▶ What to produce
Copy each line below in which the string "Identity" occurs.

▶ Raw data
........
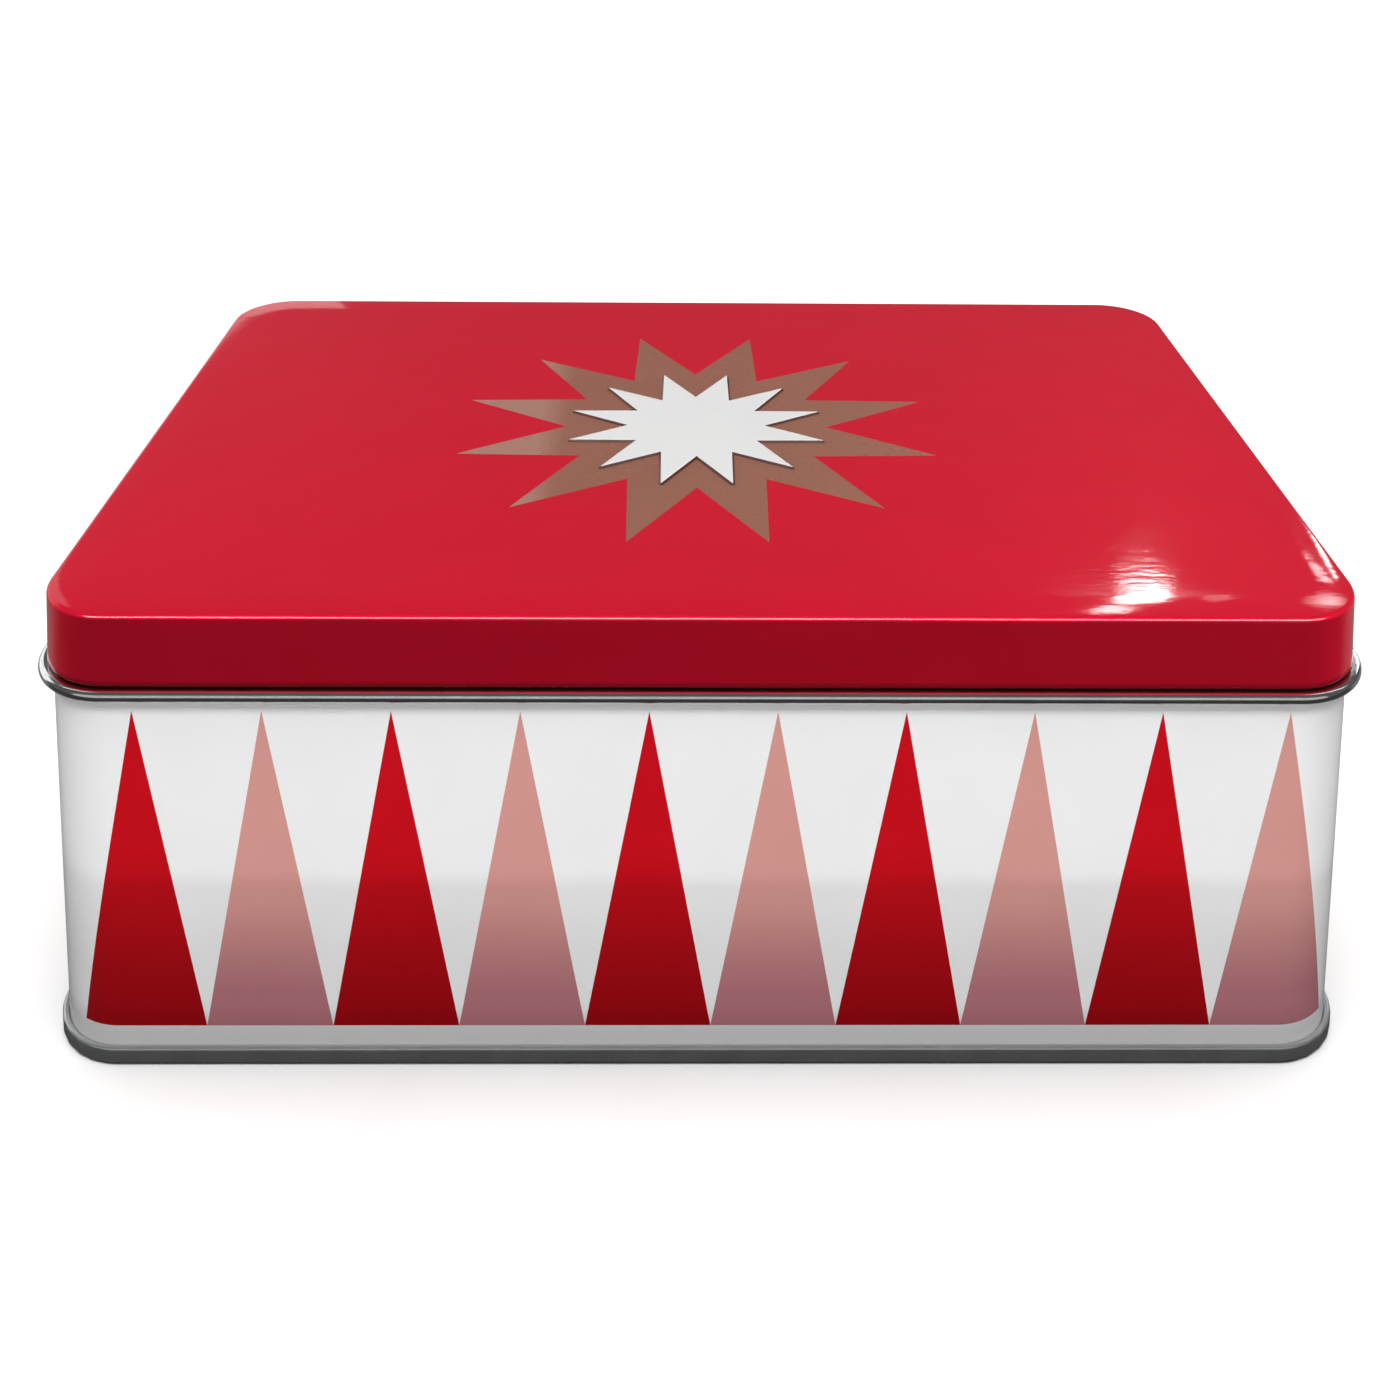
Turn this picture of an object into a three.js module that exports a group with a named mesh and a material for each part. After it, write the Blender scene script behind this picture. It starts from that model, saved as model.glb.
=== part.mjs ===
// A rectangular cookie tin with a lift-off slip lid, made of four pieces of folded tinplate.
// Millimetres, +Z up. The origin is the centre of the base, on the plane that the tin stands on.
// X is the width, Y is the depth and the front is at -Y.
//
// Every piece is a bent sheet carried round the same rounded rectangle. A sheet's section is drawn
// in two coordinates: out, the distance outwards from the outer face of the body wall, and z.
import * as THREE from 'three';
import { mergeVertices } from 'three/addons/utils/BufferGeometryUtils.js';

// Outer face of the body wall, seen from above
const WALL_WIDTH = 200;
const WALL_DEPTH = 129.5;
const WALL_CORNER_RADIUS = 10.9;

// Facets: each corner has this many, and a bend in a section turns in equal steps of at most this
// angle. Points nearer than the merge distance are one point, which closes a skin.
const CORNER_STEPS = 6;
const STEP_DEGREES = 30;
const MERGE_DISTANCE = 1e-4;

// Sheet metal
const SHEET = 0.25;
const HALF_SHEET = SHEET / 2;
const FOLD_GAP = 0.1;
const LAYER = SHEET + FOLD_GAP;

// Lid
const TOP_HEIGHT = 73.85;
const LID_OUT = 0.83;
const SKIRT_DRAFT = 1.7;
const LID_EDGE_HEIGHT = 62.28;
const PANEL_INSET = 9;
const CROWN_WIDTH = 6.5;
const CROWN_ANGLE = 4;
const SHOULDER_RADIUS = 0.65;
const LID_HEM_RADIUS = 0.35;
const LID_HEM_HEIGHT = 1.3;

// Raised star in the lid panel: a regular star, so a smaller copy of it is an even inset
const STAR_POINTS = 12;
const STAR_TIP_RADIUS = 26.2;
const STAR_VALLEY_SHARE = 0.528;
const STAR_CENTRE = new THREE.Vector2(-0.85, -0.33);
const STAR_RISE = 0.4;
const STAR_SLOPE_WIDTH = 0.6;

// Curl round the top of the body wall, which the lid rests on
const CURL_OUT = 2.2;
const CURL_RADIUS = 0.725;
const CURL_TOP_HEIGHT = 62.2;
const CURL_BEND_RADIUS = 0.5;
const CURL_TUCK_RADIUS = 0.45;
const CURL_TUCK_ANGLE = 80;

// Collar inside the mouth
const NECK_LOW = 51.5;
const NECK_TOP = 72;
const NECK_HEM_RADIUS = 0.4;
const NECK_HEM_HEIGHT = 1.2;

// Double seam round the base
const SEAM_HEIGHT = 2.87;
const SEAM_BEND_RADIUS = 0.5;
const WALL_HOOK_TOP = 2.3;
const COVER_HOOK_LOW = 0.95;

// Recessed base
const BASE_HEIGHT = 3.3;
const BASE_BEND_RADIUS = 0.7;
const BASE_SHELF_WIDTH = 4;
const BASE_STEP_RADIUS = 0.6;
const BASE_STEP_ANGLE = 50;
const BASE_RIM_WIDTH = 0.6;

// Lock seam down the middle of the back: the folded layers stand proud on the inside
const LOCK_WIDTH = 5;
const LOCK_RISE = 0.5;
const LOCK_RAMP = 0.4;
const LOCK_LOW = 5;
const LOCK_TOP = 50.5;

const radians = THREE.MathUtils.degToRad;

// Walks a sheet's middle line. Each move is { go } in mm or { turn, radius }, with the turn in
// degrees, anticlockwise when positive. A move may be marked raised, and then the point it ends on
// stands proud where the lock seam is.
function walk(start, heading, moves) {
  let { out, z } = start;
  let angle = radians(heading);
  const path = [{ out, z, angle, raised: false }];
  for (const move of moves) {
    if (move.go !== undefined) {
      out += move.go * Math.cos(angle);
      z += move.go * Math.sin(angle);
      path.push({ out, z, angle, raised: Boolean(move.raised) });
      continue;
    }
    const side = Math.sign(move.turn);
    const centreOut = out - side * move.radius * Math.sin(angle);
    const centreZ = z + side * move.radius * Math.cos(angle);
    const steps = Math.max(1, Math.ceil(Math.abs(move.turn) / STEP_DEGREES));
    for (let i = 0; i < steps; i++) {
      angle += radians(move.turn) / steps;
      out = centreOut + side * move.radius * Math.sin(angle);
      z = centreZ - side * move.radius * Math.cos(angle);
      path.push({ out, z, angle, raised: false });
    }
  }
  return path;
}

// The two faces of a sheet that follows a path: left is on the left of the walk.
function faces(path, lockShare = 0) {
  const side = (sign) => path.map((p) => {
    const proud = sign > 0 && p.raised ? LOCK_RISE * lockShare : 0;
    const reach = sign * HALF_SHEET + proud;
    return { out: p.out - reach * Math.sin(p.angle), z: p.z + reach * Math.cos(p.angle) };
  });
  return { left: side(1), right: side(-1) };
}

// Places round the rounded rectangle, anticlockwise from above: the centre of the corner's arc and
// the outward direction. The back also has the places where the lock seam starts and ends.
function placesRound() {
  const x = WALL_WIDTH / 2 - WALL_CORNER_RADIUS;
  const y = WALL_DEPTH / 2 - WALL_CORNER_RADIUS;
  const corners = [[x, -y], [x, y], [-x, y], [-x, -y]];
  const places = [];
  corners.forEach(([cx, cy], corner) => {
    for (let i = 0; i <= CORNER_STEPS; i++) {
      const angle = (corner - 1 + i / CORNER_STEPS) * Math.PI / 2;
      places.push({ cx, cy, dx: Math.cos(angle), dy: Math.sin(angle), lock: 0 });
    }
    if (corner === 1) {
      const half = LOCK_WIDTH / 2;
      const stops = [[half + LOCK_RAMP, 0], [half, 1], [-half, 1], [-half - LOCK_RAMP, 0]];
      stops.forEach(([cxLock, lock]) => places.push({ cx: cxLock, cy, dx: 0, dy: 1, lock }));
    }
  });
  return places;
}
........
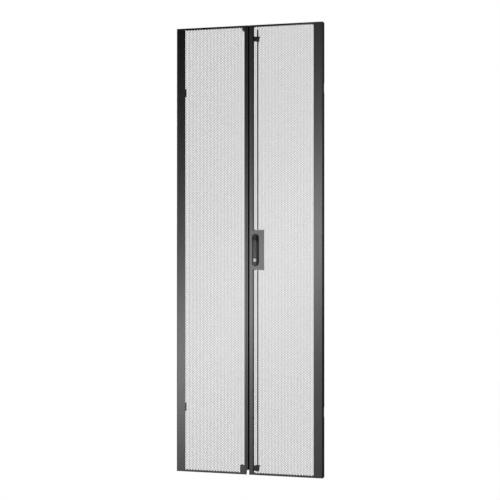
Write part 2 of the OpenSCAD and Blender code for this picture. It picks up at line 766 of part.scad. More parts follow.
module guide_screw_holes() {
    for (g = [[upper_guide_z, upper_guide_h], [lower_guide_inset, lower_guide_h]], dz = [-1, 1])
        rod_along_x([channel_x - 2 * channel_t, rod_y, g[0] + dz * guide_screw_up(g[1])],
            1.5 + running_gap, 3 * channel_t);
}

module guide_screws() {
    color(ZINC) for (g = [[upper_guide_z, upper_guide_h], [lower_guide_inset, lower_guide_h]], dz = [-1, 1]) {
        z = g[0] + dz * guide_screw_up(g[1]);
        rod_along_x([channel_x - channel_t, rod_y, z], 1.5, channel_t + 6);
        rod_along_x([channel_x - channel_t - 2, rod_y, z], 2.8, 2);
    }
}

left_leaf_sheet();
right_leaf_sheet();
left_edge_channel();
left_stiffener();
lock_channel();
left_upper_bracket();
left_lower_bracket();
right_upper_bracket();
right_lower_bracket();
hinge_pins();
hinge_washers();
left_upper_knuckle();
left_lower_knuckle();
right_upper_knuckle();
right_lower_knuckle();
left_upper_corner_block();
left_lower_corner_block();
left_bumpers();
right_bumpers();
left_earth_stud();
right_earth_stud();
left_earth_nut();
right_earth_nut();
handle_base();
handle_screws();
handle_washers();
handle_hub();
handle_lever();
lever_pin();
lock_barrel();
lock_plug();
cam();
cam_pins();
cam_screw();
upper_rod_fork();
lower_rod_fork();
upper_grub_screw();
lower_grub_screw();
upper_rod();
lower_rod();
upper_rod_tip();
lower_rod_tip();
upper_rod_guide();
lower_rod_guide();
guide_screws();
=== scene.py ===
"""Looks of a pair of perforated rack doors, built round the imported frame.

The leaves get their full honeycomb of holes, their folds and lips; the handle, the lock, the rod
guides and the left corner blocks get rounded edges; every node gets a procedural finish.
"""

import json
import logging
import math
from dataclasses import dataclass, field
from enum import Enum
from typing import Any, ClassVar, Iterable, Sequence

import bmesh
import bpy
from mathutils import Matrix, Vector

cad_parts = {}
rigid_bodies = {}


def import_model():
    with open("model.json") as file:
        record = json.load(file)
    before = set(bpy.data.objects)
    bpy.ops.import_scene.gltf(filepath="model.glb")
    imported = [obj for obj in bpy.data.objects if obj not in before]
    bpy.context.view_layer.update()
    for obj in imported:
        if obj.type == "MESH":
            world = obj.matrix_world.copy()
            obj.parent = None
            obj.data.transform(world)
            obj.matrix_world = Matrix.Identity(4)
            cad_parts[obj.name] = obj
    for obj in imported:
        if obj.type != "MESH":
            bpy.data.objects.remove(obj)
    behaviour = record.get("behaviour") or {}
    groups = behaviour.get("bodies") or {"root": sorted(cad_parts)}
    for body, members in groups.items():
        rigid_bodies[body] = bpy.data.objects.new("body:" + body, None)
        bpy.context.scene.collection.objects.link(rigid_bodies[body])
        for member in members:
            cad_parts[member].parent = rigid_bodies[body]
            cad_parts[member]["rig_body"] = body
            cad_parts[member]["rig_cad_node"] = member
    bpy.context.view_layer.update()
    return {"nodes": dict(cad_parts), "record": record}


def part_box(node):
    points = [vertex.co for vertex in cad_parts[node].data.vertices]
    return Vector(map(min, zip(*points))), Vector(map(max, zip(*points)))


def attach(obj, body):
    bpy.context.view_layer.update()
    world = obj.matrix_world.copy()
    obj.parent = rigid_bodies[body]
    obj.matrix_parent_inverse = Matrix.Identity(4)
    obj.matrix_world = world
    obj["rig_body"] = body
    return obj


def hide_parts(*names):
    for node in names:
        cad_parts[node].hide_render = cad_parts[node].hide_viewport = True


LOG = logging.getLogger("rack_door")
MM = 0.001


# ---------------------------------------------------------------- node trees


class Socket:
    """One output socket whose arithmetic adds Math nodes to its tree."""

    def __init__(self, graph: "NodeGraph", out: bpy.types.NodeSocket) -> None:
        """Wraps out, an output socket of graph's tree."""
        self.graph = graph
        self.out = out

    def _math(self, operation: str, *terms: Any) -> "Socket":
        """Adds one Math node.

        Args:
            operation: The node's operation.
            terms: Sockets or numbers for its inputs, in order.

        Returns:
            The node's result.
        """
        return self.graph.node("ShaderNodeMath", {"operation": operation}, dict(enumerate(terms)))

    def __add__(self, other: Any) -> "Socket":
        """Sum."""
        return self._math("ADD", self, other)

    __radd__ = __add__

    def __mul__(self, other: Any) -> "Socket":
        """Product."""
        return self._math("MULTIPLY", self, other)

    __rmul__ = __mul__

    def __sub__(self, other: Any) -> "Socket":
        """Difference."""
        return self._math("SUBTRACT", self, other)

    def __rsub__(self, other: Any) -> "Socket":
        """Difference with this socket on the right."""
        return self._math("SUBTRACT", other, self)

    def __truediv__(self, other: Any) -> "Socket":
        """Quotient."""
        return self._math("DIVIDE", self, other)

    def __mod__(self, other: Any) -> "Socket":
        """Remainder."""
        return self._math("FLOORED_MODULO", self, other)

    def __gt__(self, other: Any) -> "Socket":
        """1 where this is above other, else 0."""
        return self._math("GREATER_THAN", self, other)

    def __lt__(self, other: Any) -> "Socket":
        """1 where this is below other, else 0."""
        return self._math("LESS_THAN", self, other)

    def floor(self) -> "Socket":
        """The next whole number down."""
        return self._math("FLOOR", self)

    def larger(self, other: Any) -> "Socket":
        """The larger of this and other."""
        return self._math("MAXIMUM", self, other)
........
▶ Solution to the exercise
            obj.matrix_world = Matrix.Identity(4)
    obj.matrix_parent_inverse = Matrix.Identity(4)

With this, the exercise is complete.